Collection entries:
########

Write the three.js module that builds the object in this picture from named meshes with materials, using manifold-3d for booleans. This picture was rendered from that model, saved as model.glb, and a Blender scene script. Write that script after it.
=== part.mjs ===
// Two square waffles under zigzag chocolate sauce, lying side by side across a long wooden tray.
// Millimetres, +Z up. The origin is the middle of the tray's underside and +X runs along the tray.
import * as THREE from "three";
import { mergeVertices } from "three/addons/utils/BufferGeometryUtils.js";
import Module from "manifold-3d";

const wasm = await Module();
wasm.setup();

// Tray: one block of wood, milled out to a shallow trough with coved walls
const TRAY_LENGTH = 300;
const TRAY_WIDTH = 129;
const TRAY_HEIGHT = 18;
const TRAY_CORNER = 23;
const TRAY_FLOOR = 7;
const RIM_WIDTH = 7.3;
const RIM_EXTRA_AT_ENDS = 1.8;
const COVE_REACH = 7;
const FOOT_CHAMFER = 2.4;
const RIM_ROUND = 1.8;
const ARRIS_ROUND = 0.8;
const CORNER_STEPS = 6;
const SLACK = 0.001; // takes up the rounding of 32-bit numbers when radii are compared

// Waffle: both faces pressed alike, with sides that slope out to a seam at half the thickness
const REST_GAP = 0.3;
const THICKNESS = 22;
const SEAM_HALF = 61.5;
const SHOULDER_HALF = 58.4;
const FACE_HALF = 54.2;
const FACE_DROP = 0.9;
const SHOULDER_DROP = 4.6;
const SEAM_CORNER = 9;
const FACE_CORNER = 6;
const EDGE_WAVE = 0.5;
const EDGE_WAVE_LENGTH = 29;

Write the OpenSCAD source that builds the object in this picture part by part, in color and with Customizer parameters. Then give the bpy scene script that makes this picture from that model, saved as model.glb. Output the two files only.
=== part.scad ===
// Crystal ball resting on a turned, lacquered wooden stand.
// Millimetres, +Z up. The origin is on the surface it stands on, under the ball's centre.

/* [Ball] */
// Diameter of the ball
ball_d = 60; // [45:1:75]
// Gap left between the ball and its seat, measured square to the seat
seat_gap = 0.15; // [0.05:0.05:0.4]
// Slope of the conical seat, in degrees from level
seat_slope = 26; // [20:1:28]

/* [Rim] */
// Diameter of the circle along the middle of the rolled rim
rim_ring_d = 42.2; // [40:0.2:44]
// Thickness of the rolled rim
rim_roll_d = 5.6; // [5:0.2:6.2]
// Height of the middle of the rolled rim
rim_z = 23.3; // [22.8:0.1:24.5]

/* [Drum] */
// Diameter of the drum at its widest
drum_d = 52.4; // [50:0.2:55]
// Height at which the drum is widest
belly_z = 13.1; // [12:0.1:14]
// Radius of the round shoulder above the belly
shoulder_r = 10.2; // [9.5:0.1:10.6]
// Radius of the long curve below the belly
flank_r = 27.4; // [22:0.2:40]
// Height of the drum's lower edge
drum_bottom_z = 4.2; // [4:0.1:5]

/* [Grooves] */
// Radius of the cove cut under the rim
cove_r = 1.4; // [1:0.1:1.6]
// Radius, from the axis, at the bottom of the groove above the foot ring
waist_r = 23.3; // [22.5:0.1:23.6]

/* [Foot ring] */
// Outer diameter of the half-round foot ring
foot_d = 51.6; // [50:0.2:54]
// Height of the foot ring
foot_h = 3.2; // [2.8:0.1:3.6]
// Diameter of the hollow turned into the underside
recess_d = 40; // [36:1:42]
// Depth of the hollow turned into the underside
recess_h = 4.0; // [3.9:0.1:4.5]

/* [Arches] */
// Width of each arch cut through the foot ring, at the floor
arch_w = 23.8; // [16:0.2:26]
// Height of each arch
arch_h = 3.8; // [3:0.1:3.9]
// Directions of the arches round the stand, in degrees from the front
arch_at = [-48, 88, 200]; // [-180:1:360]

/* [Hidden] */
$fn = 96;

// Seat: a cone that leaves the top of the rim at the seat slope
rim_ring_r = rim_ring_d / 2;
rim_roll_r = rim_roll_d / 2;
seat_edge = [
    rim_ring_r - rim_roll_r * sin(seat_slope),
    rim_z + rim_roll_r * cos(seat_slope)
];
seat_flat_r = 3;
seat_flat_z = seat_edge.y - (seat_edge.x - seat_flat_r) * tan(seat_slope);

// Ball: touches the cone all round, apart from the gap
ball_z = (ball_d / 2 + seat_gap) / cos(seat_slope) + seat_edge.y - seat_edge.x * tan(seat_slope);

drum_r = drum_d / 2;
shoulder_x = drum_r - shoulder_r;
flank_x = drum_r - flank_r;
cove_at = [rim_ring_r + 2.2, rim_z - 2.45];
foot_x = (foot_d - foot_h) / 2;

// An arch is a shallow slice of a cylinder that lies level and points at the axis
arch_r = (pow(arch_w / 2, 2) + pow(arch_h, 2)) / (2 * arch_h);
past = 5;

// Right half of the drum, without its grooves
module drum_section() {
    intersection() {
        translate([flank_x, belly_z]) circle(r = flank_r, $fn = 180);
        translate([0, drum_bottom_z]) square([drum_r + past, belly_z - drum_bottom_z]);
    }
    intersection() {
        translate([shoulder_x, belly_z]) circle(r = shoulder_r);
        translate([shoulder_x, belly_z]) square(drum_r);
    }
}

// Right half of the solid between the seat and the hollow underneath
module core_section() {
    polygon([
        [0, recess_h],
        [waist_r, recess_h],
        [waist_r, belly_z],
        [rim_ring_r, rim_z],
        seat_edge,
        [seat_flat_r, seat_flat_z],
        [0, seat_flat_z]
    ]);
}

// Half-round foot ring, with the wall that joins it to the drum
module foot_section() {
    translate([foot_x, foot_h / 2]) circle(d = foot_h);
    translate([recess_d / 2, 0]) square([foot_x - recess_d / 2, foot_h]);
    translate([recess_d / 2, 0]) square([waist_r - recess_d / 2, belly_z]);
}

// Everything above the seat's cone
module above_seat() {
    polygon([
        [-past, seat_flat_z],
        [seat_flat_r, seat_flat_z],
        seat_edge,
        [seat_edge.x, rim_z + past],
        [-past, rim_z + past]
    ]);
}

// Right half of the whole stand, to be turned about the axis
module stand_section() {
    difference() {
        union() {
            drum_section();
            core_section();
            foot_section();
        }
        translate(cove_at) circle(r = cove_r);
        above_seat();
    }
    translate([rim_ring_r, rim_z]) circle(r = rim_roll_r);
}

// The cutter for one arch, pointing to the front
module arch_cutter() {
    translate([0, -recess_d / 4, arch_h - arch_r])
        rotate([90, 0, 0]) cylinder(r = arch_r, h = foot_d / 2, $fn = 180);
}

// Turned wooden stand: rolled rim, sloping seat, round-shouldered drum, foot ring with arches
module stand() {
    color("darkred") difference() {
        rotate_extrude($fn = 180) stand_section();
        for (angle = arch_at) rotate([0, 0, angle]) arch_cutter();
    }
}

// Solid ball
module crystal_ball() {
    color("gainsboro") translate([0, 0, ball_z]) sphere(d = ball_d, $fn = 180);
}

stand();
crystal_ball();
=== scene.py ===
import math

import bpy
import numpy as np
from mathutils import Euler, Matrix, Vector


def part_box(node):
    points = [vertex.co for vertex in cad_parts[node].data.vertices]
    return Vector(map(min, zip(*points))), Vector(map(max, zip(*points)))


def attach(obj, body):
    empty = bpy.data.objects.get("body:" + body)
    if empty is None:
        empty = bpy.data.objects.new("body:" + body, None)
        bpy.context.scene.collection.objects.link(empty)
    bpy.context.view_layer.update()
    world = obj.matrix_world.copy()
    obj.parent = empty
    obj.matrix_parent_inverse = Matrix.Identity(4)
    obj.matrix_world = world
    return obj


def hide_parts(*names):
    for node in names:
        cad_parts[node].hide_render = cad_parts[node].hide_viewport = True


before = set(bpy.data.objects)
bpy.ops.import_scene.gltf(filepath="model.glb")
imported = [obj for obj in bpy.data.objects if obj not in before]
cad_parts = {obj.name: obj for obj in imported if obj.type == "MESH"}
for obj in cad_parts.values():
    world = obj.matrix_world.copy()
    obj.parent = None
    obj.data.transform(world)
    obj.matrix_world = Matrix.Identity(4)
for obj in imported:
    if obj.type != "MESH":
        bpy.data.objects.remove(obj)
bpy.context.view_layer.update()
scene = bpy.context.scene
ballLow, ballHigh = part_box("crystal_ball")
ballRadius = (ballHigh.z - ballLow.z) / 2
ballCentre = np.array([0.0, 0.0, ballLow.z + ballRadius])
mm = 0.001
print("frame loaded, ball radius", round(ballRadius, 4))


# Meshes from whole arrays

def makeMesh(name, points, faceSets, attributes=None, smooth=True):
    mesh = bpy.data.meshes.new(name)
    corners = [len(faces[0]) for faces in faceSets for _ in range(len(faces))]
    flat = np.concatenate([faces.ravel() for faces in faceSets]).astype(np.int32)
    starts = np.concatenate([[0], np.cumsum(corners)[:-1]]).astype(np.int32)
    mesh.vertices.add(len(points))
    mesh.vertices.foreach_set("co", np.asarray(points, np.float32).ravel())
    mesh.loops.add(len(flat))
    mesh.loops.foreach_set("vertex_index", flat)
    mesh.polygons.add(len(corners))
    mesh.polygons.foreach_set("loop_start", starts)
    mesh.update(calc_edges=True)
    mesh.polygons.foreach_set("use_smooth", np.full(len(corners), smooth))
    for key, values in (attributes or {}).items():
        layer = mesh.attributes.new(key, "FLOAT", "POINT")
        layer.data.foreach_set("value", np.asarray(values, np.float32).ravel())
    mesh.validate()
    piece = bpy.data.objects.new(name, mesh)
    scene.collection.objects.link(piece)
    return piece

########

THE REQUEST
Emit only the lines from the one containing "ring with arches" through the one containing "for node in", copied exactly.

FULL RESPONSE
// Turned wooden stand: rolled rim, sloping seat, round-shouldered drum, foot ring with arches
module stand() {
    color("darkred") difference() {
        rotate_extrude($fn = 180) stand_section();
        for (angle = arch_at) rotate([0, 0, angle]) arch_cutter();
    }
}

// Solid ball
module crystal_ball() {
    color("gainsboro") translate([0, 0, ball_z]) sphere(d = ball_d, $fn = 180);
}

stand();
crystal_ball();
=== scene.py ===
import math

import bpy
import numpy as np
from mathutils import Euler, Matrix, Vector


def part_box(node):
    points = [vertex.co for vertex in cad_parts[node].data.vertices]
    return Vector(map(min, zip(*points))), Vector(map(max, zip(*points)))


def attach(obj, body):
    empty = bpy.data.objects.get("body:" + body)
    if empty is None:
        empty = bpy.data.objects.new("body:" + body, None)
        bpy.context.scene.collection.objects.link(empty)
    bpy.context.view_layer.update()
    world = obj.matrix_world.copy()
    obj.parent = empty
    obj.matrix_parent_inverse = Matrix.Identity(4)
    obj.matrix_world = world
    return obj


def hide_parts(*names):
    for node in names:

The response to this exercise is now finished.